An already pinched supply chain will face further challenges and some costs could increase following Russia’s decision to go to war with neighbouring Ukraine.
Notably, prices of oil and gasoline are expected to spike. Both countries are also major suppliers of commodities key to the automotive industry.
“The Russian invasion will further de-stabilize supply chain and spike raw material costs in the short term for sure,” observed to Kumar Saha, managing director at Eucon Canada and head of market intelligence.
Furthermore, the impacts of this conflict will hit the aftermarket in a deeper, longer lasting way, he added.
“COVID, spectre of a European war and China’s tacit ‘approval’ of the incursion will trigger a complete re-think of aftermarket procurement and production,” according to Saha. “It was already happening, but these events will put those strategies on warp speed.”
The conflict may indeed push ahead strategy among industry players to greater regionalize production.
“Mexico and U.S. will be the obvious benefactors. But this is Canada’s opportunity, too — to show itself as a mid-cost but advanced and reliable production hub and bring back manufacturing jobs,” Saha said.
Russia provides more than 30 per cent of Europe’s natural gas. The continent’s gas markets are linked by a network of pipelines, some of which pass through Ukraine. Energy expert Dan Yergin told CNBC that a likely scenario is that gas supplies are disrupted because of violence in the region.
Yergin also observed “a lot of nervousness” in oil markets. Prices were already up thanks to limited supply. Crude prices went above US$90 per barrel recently — that’s increase of almost 20 per cent this year, and up more than 60 per cent since the beginning of 2021.

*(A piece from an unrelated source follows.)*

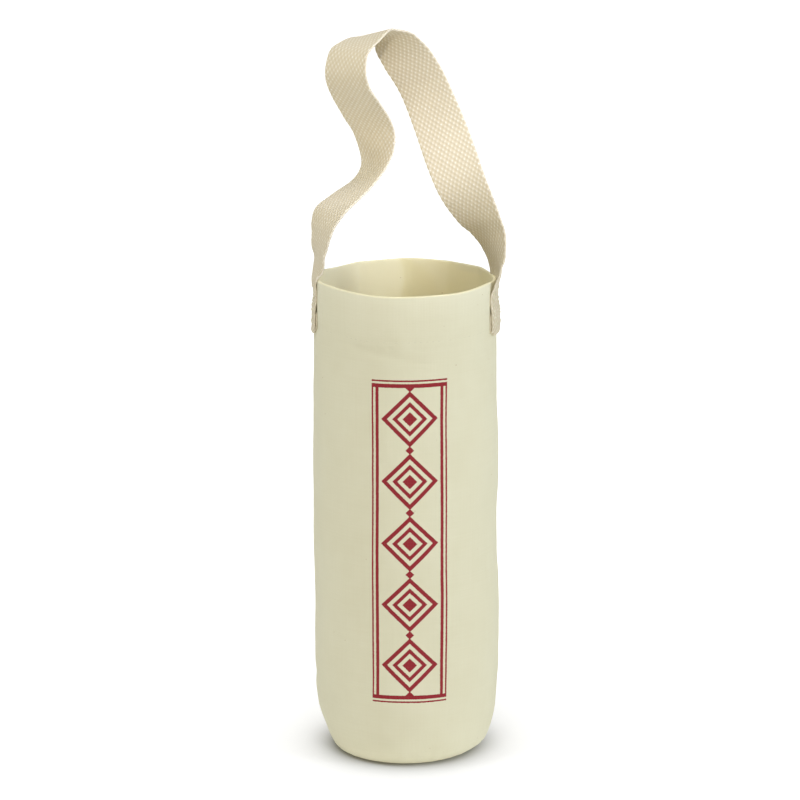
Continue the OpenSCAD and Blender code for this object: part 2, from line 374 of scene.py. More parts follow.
def cloth_map(obj, along, up):
    """UV map cloth, in metres along the yarns: round the body from the front, and up the cloth."""
    around = TURN * sizes().body_radius
    loops = np.zeros(len(obj.data.loops), np.int32)
    obj.data.loops.foreach_get("vertex_index", loops)
    u, v = along[loops], up[loops]
    starts = np.zeros(len(obj.data.polygons), np.int32)
    obj.data.polygons.foreach_get("loop_start", starts)
    face = np.searchsorted(starts, np.arange(len(loops)), side="right") - 1
    top = np.full(len(starts), -1e9)
    np.maximum.at(top, face, u)
    u = np.where(top[face] - u > around / 2, u + around, u)
    layer = obj.data.uv_layers.new(name="cloth")
    layer.data.foreach_set("uv", np.column_stack([u, v]).ravel())


def cloth_sheet(name, across, up, thickness):
    """A sheet of cloth in the XY plane, with a column at each place across and a row at each place up."""
    start_piece()
    bpy.ops.mesh.primitive_grid_add(x_subdivisions=len(across) - 1, y_subdivisions=len(up) - 1, size=1.0)
    obj = bpy.context.object
    obj.name = obj.data.name = name
    flat = coords(obj)
    column = np.round((flat[:, 0] + 0.5) * (len(across) - 1)).astype(int)
    row = np.round((flat[:, 1] + 0.5) * (len(up) - 1)).astype(int)
    set_coords(obj, np.column_stack([across[column], up[row], 0 * row]))
    thick = obj.modifiers.new("thickness", "SOLIDIFY")
    thick.thickness, thick.offset = thickness, 0
    bpy.ops.object.modifier_apply(modifier=thick.name)
    return obj


def canvas_outline():
    """The canvas panel's section as (radius, height, height up the cloth, side) rows, a closed loop.

    side is 1 on the outside of the bag, -1 on the inside, and 0 on edges that show neither.
    """
    size = sizes()
    wall, cloth, rim = size.body_radius, size.cloth, size.rim_height
    seam, corner, allowance = size.base_radius, size.corner_height, size.allowance
    inner = wall - cloth
    hem = inner - size.layer_gap - cloth

    def foot(radius, height, base, turns, side):
        """The rounded foot, from the seam at turn 0 to the upright wall at a quarter turn."""
        for turn in turns:
            z = base + height * (1 - math.cos(turn))
            rows.append((seam + (radius - seam) * math.sin(turn), z, z, side))

    quarter = math.pi / 2
    rows = [(seam - cloth, z, z, 0) for z in np.linspace(allowance - 0.2 * MM, 1.4 * MM, 5)]
    rows += [(seam - cloth, 0.5 * MM, 0.5 * MM, 0), (seam - 0.7 * cloth, 0.12 * MM, 0.1 * MM, 0),
             (seam - 0.3 * cloth, 0.0, 0.0, 0)]
    foot(wall, corner, 0, quarter * (0.03 + 0.97 * (np.arange(40) / 40) ** 0.9), 1)
    rows += [(wall, z, z, 1) for z in np.linspace(corner, rim - 60 * MM, 78, endpoint=False)]
    rows += [(wall, z, z, 1) for z in np.linspace(rim - 60 * MM, rim - 4 * MM, 60, endpoint=False)]
    fold = (wall - hem) / 2
    rows += [(hem + fold + fold * math.cos(turn), rim - fold + fold * math.sin(turn), rim + fold * turn, 0)
             for turn in np.linspace(0, math.pi, 11)]
    rows += [(hem, z, 2 * rim - z, -1) for z in np.linspace(rim - 4 * MM, rim - size.hem_depth, 22)]
    edge, end = rim - size.hem_depth, rim + size.hem_depth
    rows += [(hem + 0.15 * cloth, edge - 0.1 * MM, end, -1), (hem + 0.85 * cloth, edge - 0.1 * MM, end, -1),
             (hem + cloth, edge + 0.3 * MM, end, -1), (hem + cloth, edge + 2.2 * MM, end, -1),
             (inner, edge + 2.2 * MM, edge, -1)]
    rows += [(inner, z, z, -1) for z in np.linspace(edge, corner + 4 * MM, 46)]
    foot(inner, corner - cloth, cloth, quarter * (0.04 + 0.96 * np.arange(22, 0, -1) / 22), -1)
    rows += [(seam + 0.02 * MM, 1.3 * MM, 1.3 * MM, -1)]
    rows += [(seam, z, z, -1) for z in np.linspace(2 * MM, allowance - 0.2 * MM, 5)]
    return rows + [(seam - share * cloth, allowance, allowance, 0) for share in (0.25, 0.75)]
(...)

There are predictions among analysts that oil could jump past US$100 per barrel.
“Russia is the third-largest oil producer and second-largest oil exporter. Given low inventories and dwindling spare capacity, the oil market cannot afford large supply disruptions,” UBS analyst Giovanni Staunovo told Reuters.
Meanwhile, Ukraine has increased its exports over the years, and is now a “huge provider” of raw materials, chemical products and even machinery like transportation equipment, Dawn Tiura, president at Sourcing Industry Group, told CNBC.
About 10 per cent of global copper reserves are controlled by Russia, which is also a major producer of nickel and platinum. Nickel is a key raw material used in electric vehicle batteries. Copper is heavily used in electronics manufacturing.
“The U.S. chip industry heavily relies on Ukrainian-sourced neon and Russia also exports a number of elements critical to the manufacturing of semiconductors, jet engines, automobiles and medicine,” CNBC quoted Per Hong, senior partner at consulting firm Kearney, as saying.
However, chipmakers don’t appear to be fazed at the moment, according to a report from Reuters. Companies aren’t expecting much supply chain disruption as a result of the conflict thanks to raw material stockpiling and diversified procurement.
However, should the situation drag out, then there could be some worries.
According to market research firm Techcet, Ukraine supplies more than 90 per cent of U.S. semiconductor-grade neon, which is critical for lasers used in chipmaking. The gas is a bi-product of Russian steel manufacturing. It’s purified in Ukraine. More than a third of palladium in the U.S. is sourced from Russia, which is used in sensors and memory.
“The availability of those materials is already tight, so any further pressure on supplies could push up prices,” a source told Reuters. “That, in turn, could knock on to higher chip prices.”
Many chip makers had already been diversifying since the U.S.-China trade standoff and the pandemic, Reuters reported. Companies such as SK Hynix and Intel Corp. told Reuters that they were not worried about supply as a result of the conflict.